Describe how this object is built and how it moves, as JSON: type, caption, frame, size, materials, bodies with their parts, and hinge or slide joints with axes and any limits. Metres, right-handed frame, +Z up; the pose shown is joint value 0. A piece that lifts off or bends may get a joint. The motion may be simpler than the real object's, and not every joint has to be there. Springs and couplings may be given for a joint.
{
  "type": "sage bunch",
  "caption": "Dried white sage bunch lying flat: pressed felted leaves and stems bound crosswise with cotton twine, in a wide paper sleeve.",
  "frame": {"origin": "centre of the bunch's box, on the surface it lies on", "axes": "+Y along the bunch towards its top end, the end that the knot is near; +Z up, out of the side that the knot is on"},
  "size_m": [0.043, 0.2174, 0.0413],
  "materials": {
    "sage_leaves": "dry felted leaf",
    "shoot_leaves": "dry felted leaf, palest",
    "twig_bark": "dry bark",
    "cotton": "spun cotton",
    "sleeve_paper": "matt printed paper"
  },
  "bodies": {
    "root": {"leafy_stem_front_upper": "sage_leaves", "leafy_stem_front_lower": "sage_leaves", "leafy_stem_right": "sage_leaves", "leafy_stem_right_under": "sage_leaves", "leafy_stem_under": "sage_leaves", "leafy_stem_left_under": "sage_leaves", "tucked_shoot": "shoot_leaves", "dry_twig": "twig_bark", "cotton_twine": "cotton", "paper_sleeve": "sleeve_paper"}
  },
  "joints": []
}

--------

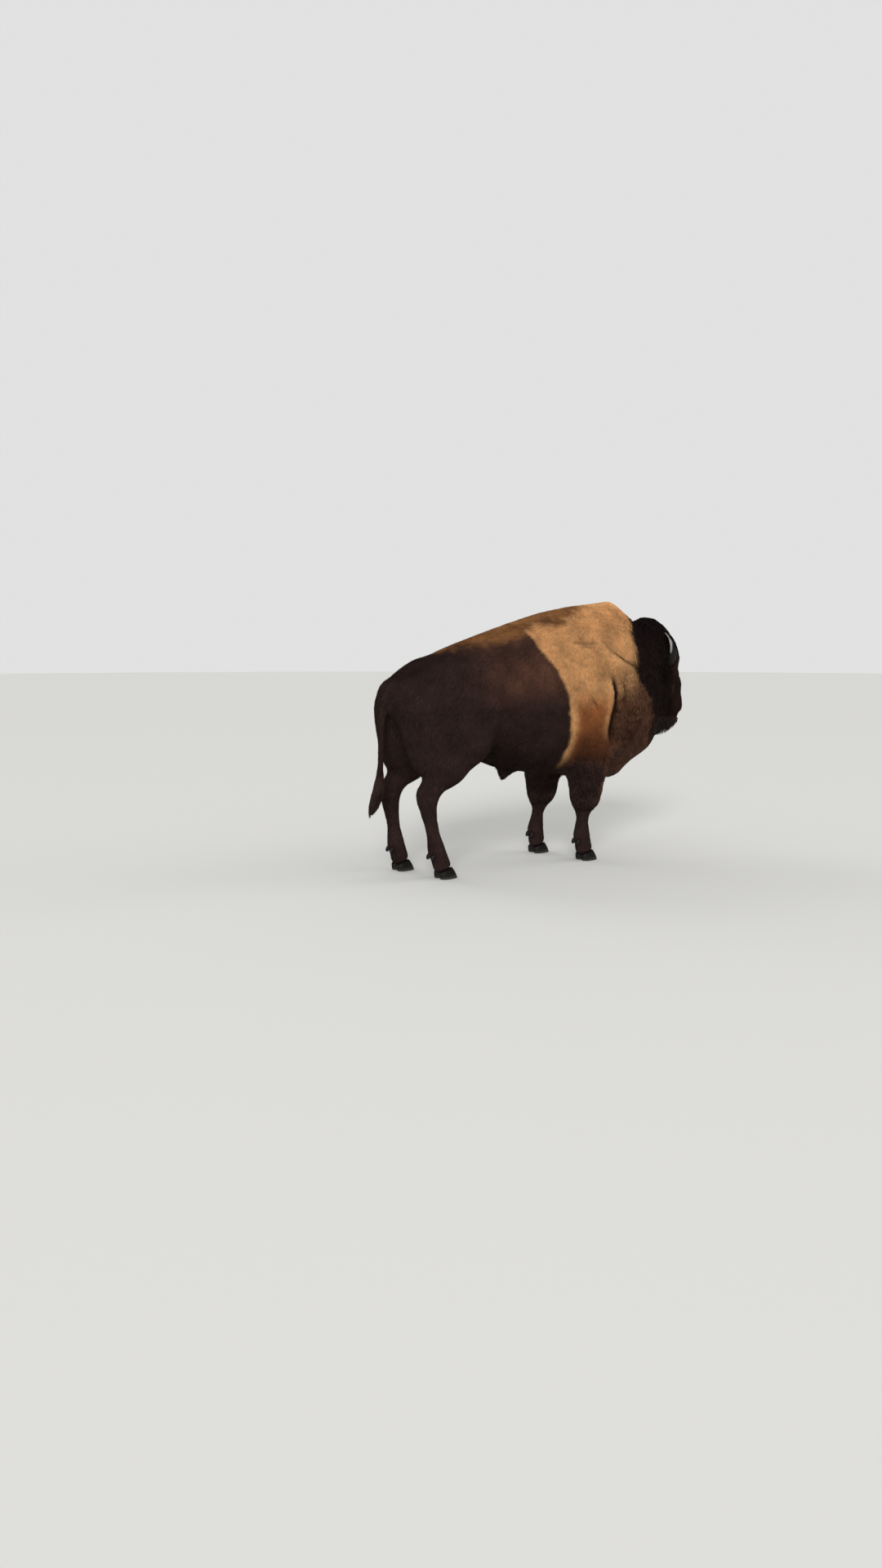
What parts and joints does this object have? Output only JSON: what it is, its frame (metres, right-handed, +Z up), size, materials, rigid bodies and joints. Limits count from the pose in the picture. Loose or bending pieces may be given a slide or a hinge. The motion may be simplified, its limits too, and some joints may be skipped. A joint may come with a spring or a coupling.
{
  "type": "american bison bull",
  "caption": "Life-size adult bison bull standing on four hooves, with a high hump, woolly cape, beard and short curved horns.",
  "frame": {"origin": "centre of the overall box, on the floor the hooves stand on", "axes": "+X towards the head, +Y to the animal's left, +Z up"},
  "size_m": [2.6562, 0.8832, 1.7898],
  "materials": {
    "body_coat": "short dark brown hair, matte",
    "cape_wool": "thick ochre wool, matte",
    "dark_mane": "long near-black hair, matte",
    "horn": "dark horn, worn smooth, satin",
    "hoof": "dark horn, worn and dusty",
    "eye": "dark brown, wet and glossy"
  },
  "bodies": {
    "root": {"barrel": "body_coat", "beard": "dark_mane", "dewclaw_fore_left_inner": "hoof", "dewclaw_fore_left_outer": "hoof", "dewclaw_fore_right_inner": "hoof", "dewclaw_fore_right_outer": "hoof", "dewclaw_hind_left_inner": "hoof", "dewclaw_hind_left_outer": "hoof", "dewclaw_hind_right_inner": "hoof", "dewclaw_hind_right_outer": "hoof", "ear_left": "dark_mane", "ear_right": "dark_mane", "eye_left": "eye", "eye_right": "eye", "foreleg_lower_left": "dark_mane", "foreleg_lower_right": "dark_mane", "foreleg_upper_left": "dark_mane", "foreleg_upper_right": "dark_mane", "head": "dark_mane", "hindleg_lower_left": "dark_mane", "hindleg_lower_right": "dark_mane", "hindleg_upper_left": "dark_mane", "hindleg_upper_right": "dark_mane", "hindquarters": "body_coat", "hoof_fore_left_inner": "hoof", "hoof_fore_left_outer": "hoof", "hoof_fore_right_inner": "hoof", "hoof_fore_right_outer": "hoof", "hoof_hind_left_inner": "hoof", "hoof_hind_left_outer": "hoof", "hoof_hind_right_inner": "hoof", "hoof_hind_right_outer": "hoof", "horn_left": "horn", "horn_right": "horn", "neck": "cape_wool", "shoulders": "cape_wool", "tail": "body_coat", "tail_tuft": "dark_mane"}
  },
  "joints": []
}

--------

**Requirements**
Check each line of the records for the word "joints" and extract those that contain it.

**Finished exercise**
Describe how this object is built and how it moves, as JSON: type, caption, frame, size, materials, bodies with their parts, and hinge or slide joints with axes and any limits. Metres, right-handed frame, +Z up; the pose shown is joint value 0. A piece that lifts off or bends may get a joint. The motion may be simpler than the real object's, and not every joint has to be there. Springs and couplings may be given for a joint.
  "joints": []
What parts and joints does this object have? Output only JSON: what it is, its frame (metres, right-handed, +Z up), size, materials, rigid bodies and joints. Limits count from the pose in the picture. Loose or bending pieces may be given a slide or a hinge. The motion may be simplified, its limits too, and some joints may be skipped. A joint may come with a spring or a coupling.
  "joints": []